This reticence came at a time when Obama officials had no problem accusing Christians of waging a “war on women” for merely resisting Obamacare’s free contraceptives mandate. Obama is willing to indulge war-on-women rhetoric for such imaginary offenses, but he doesn’t dare accuse Islam of waging a war on women for real ones.

The same administration fashionably worked up about the abductions in Nigeria has no qualms about supporting limits on criticism of Islam’s treatment of women. Professors on the Obama Left at Brandeis University recently put pressure on the school to withdraw honors from Ayaan Hirsi Ali, a critic of Islam’s treatment of women. Ali’s criticisms were deemed at odds with the school’s “core values.” Had professors at Brandeis bothered to take her criticisms seriously, they wouldn’t today be so shocked at the abductions in Nigeria.

One would think Hillary Clinton, a self-appointed champion of feminism abroad, might value robust free speech on the subject of Islamic mistreatment of women. But it was clear from her eagerness to explain what happened in Benghazi in terms of an exercise of free speech that sensitivity to Islam trumps free speech as a value for her. Hillary’s regard for free speech on the subject of Islam is so low that she was willing to support imprisoning the maker of the “awful Internet video” she alleged was responsible for sparking the Benghazi attack.

This administration has spent a great deal of its time expressing “shock” at events it could have anticipated or averted had jihadism been taken seriously from the start. The lax security in Benghazi, for which Clinton is ultimately responsible, was a reflection of the administration’s rosy view of the Arab Spring and its general unwillingness to appear overly concerned about radical Islam.

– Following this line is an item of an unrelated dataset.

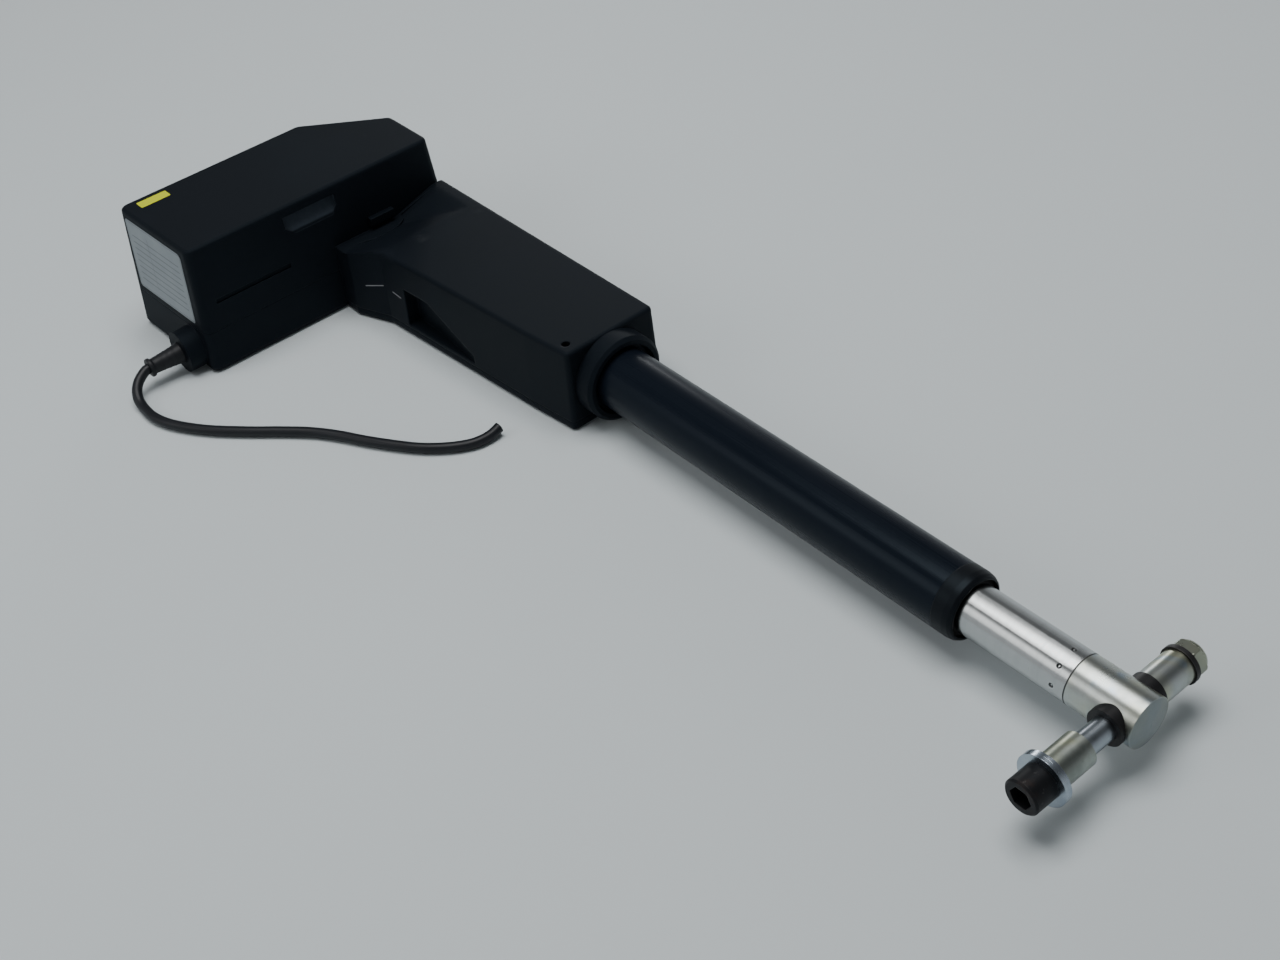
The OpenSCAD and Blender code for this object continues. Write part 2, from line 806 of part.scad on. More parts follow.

Its support for ousting Mubarak in Egypt was similarly inspired by an indulgent view of the extremist Muslim Brotherhood, whose members Obama had ostentatiously invited to his famous Cairo speech re-setting relations with the Muslim world.

The tone of the Cairo speech was meant to leave the impression that radical Islam, while still a problem, was an increasingly marginal one, and that an administration willing to show the Islamic world more understanding would see it fade away over time. It is not hard to see how the reluctance to label jihadist groups as terrorist could grow out of that new emphasis. CIA director John Brennan has tried to define the problem of jihadism out of existence by stating that its proper meaning is “to purify oneself or one’s community.” Boko Haram, not meeting this definition, is apparently not a jihadist group in his eyes. By using such fanciful definitions, the Obama administration hoped to be able to claim greater progress in the Islamic world than actually exists.

Obama did touch upon women’s rights in his Cairo speech but very gingerly. He softened his remarks with some moral equivalence (“the struggle for women’s equality continues in many aspects of American life…”) and rare traditionalism from him, saying that he disagreed with liberals who opposed Islamic head scarves and that “I respect those women who choose to live their lives in traditional roles.” He was eager to distance himself from those few liberals who criticized Islam, proclaiming that “We cannot disguise hostility towards any religion behind the pretense of liberalism.”

Despite his horror at the Nigerian abductions, Obama remains loath to highlight radical Islam’s abuse of women, preferring to describe groups like Boko Haram as non-descript violent extremists. Judging only by the vague statements coming out of the White House, most Americans wouldn’t know that the group has been targeting Christians or that it seeks to build a pure Islamic state.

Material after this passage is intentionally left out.